Dear Sandile Thamie Mhlanga and Manoj Lall
I have read your paper
Influence of Normalization Techniques on Multicriteria Decision-making Methods
My comments:
1- In page 4 you say “The AHP method is used to solve complex decisions by arranging the alternatives into hierarchical form”
Precisely, due to that AHP works with a lineal hierarchy and thus, without any transversal and down-bottom-up links, it is not suitable to solve complex problems. The method was conceived to work with projects that follow the top-down military lineal approach, and at the time it was developed, it was ‘discovered’ by companies working in that mode since centuries, and hence its success.
But that happened in the 70s, more than 50 years ago, when companies’ structures changed due to the necessity to incorporate multiple interrelations, and adopting another type of organizational structure, pressured by social and environmental organizations. You can read this in any book on industrial organization, and gradually, the AHP method ceased to represent reality.
It is not coincidence that years later Saaty developed ANP, which working with a network, is able to address medium complex problems. Therefore, this inability to solved complex scenarios is not a failure of the AHP method, simply because it was not conceived for that.
2. Page 4- “To solve complex decisions by means of the AHP method, the alternatives are arranged into hierarchical form”
I don’t think this is correct. The hierarchical structure starts with a main and unique objective, down to criteria and sub criteria, and further down to alternatives and sub alternatives.
3- In page 10 “The results obtained highlight the importance of normalization in the AHP-VIKOR approach. It is apparent that a applying a particular normalization technique may result in different outcomes”
This is your conclusion, but you did not need to perform this study to demonstrate it, since it is a very-well phenomenon in MCDM.

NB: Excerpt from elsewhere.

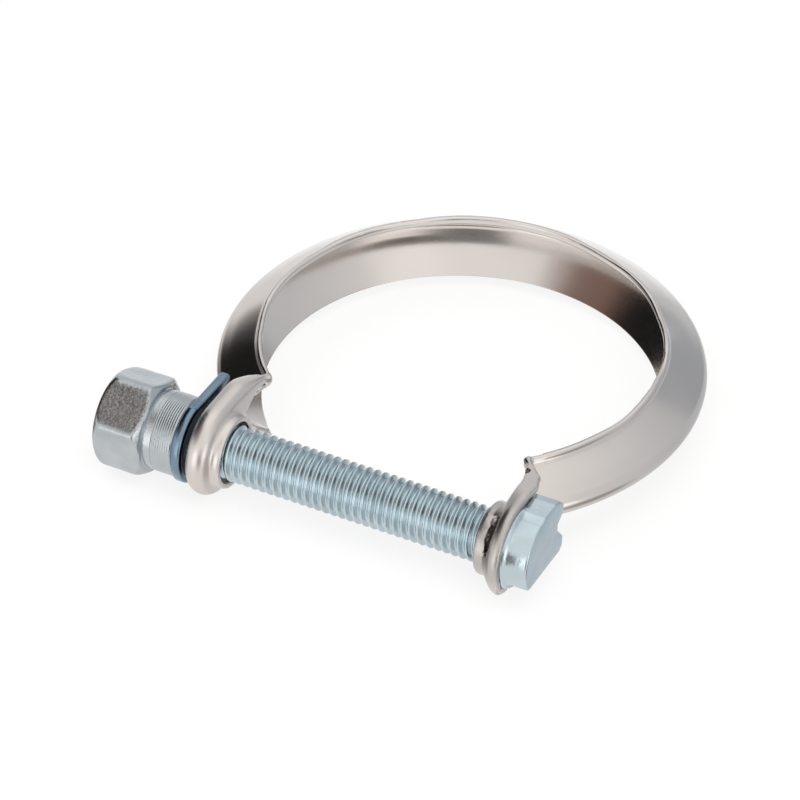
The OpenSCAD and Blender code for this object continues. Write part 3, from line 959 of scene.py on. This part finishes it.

The causes for this discrepancy, as per my reasoning, is that the distances between alternatives are not proportional, and then, in a method like VIKOR or TOPSIS, that work based on distances, this is a fundamental reason for the discrepancy, and consequently, the different in rankings do not depend on the normalization method used, but in the MCDM method employed.
There is a tangible proof of this. If you solve a problem using Linear Programming (LP)/SIMUS method, all rankings are the same, irrelevant of the normalization employed, because LP does not work with distances, with the possible exception of using max-min, and in some problems.
Therefore, in my opinion, what would be a relevant progress is determining which normalization method is the most appropriate for each MCDM method.